District Judge Shannon Bacon, in an interview with the Journal, discussed the court’s inability to audit the appointed conservator’s annual reports. She said it is essentially an honor system between the judge and the appointed representatives and said eight of 10 judges in Albuquerque who hear guardianship cases each have more than a total of 1,000 cases on their dockets.
“New Mexico doesn’t have three cents to rub together,” Judge Bacon said. “Every year we ask the Legislature for more money, and every year we don’t get it.”
Guardians and conservators are not licensed in New Mexico, although they may have acquired various certifications. Some of those certificates can be purchased online after taking a short exam.
Nancy Oriola, CEO of the elder care firm Decades LLC, which handled some of the Darnell case, said she is a proponent of licensure for guardians ad litem and court visitors. She said she is one of fewer than 100 professionals in the United States who are certified as Master Guardians.
Mostly gone
Court documents reviewed by the Journal show that when Decades was appointed as the first guardian/conservator for Blair Darnell, the firm initially valued her estate at between $4 million and $5 million.
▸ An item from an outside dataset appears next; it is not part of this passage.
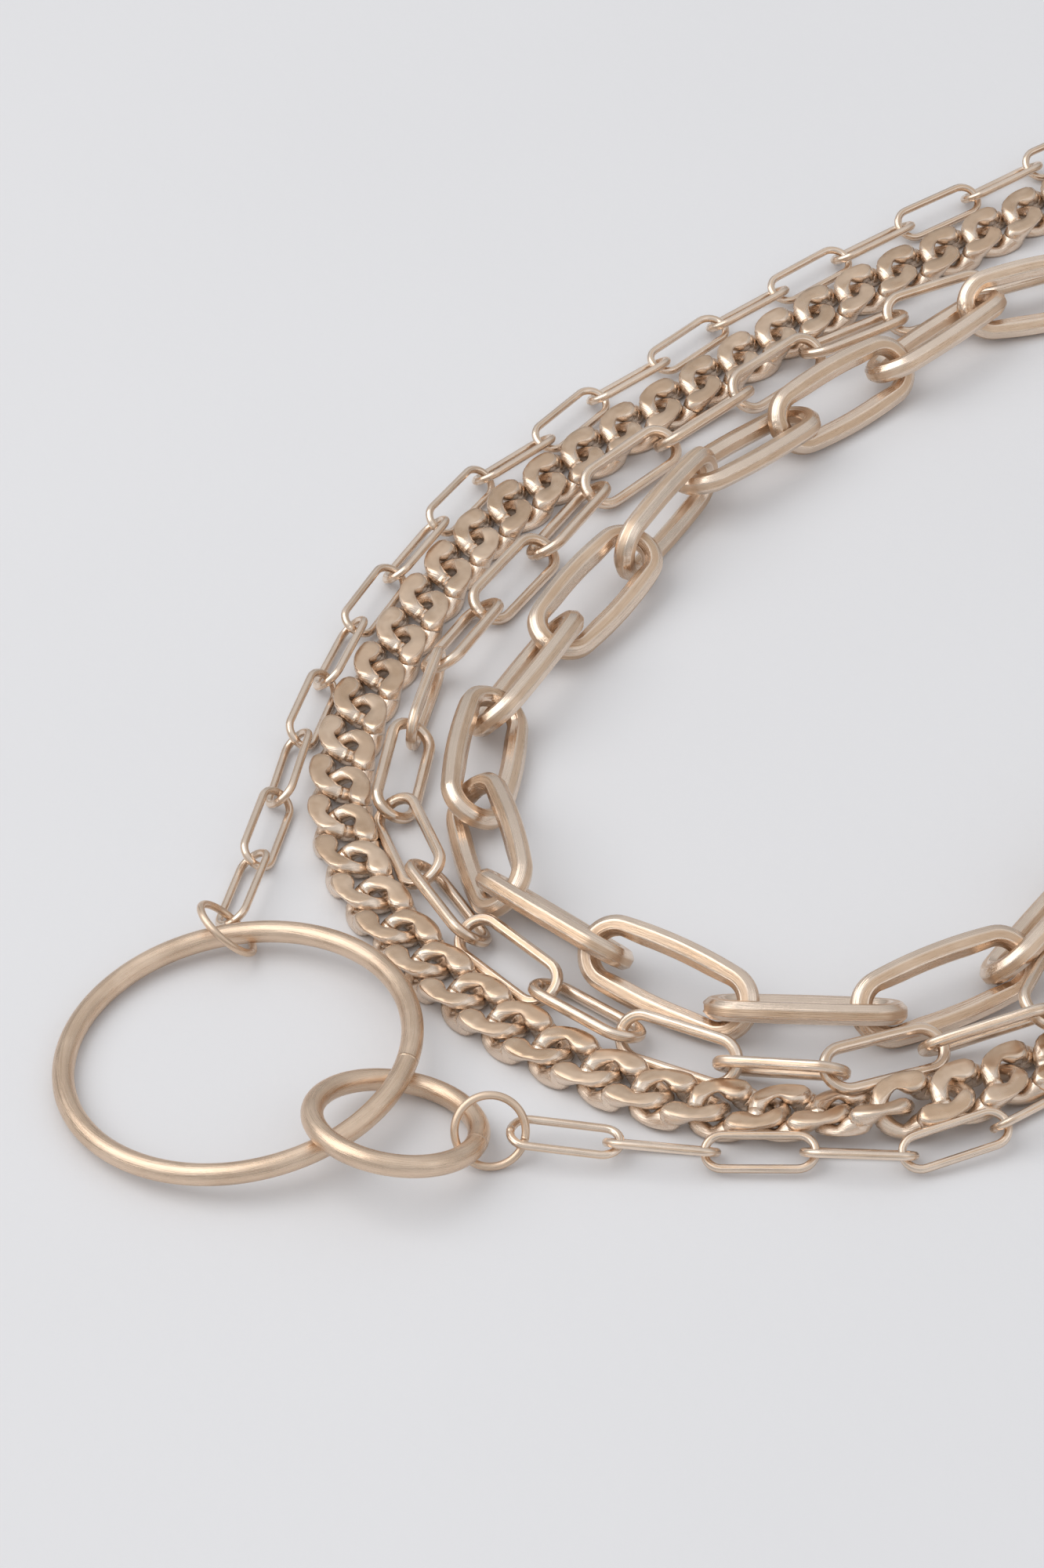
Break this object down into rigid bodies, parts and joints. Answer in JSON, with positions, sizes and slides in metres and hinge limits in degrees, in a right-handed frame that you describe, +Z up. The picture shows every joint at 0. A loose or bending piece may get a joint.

Recently obtained financial statements indicate the remaining balance is now less than $750,000, to be split four ways.
On Sept. 30, Judge Brickhouse signed the agreement officially terminating the guardianship and conservatorship of Blair Darnell. It had been nearly six years of court involvement with the Darnell family and about 11 months since Blair Darnell’s death.
“I want it to be over,” Emily told the Journal. “I want to get on with our lives … (but) they have a way of perpetuating things,” she said. “How do you fight this if you are a normal human being? What do they want? They already got (Mother). They took her final years … and almost all her money. Aren’t there some checks and balances that say enough is enough?”